The Coachella 2014 Poster Font Size Hunger Games
When the Coachella Festival, the first of America’s big summer festivals, announces its lineup every year, those of us who don’t go to the festival every year — and, presumably, some of those who do — like to play a little game called Font Size Confusion. Coachella has kept the same format for its posters — bigger bands up top in bigger fonts, going all the way down to tiny microscopic scribbles of bands you’ve never heard of. And because of the cold, merciless calculation that goes into its font size calculation, the people at Coachella always have to get a good idea of what’s a big draw and what’s not. Sometimes, they get things wrong; 2 Chainz, smallish on last year’s poster, apparently drew a crowd way too big for the stage he was playing. Also last year there was some confusion over Blur and the Stone Roses’ billings (they ended up swapping set times on the second weekend). Most of the time, though, it’s on the rest of us to puzzle out what, exactly, is going on with these posters — which bands are apparently way more popular than we realized, and which bands are apparently way less. (Then there’s also the fun question of why certain bands didn’t get booked.) So with this year’s lineup officially out there, let’s get into the winners and losers of this year’s poster.
The biggest winner for this year is, of course, the entire human race, since OutKast is now back together and getting ready to stand on stages and perform in front of people. This is phenomenal news with no downside, and if I do make it out to the desert this year, OutKast will be the primary reason why it’s happening. The other two headliners, Arcade Fire and Muse, are obviously hugely important bands with gigantic fanbases; it’s not a Phoenix situation where you’re like, “But wait, are they really festival headliners?” Further down the poster, though, things get a bit more confusing.
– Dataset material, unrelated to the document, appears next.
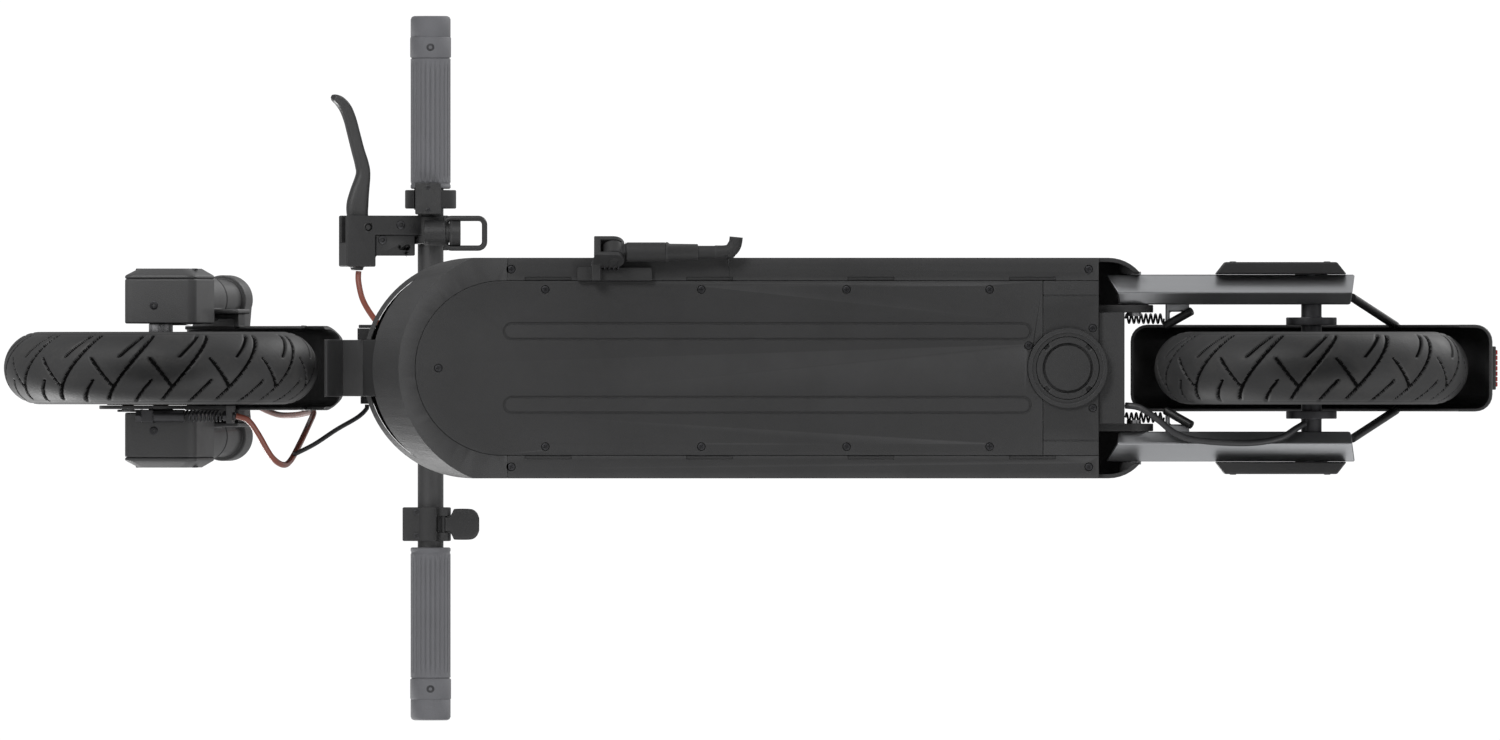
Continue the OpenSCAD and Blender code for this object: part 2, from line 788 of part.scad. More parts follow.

I had a bit of fun with this on Twitter last night, but judging by those font sizes, there are a few bands on that Coachella bill who are way more popular than I realized. Broken Bells, who I mostly think of as a half-interesting side project who don’t merit much consideration, are apparently large enough to deserve the spot right next to the reunited Replacements. Foster The People, years removed from their one hit and weighed down by a terrible live reputation, are still a bigger deal than, say, Nas or MGMT. Warpaint are a font size up from Solange. Disclosure, who I love and whose live show is fun as hell, are still a bit of a puzzler when I see them listed between Neutral Milk Hotel and Lana Del Rey. Other winners: Little Dragon, Kid Cudi, Beady Eye, A$AP Ferg, Shlohmo, semi-obscure reunited Brit-punks the Toy Dolls. And then there are all the people I’ve never heard of at all, who I am forced to assume are hugely popular dance DJs in some other corner of the music-fan multiverse. Get that money, Martin Garrix!
And then there are the losers — the people who, I would’ve thought, should be way higher on the bill than they are. The Dismemberment Plan, for instance, have been reunited for a few years now, and their last album wasn’t all that, but they’re still one of the great indie rock bands of indie’s last truly underground word-of-mouth moment, and they deserve better than tiny-font oblivion. The Cult are decades deep into a rock-anthem-factory career, and they’ve never entirely gone out of style, and yet here they are right next to motherfucking Bastille. Bryan Ferry sang “More Than This,” but that is apparently not enough to catapult him past Bonobo. Other font-size underachievers include Chance The Rapper, J. Roddy Walston & The Business, Blood Orange, Dum Dum Girls, Wye Oak, and Frank Turner.
And then there are, of course, those artists who didn’t get booked at all — who you’d assume would be there but who aren’t. It’s weird, for instance, to have a legacy act like Motörhead on the bill but to neglect currently-vital metal bands like Kvelertak, Windhand, Kylesa, Inter Arma, Power Trip, and, especially, Deafheaven, who honestly should’ve been a lock. Similarly, the entire “emo revival,” which seems like straight-up Coachella-bait, is absent. Drake might not be on that headliner level yet, but he’s perfect for the second-from-the-top Beck spot. And plenty of other artists seem to be poised for big years but aren’t on this poster: Against Me!, Sky Ferreira, Migos, Fucked Up, the Hold Steady, Giorgio Moroder, Katy B, Robyn, Julian Casablancas, St. Vincent, TV On The Radio, and Speedy Ortiz.
Other questions worth asking: How’s that Arcade Fire dress code supposed to work? And are the Knife going to switch up their breathtakingly pretentious performance-art live show? Because I saw that thing in Sweden and I can’t imagine American audiences will be OK with it.
Commenters! What about this year’s poster seemed weird to you? And who were you surprised to see omitted?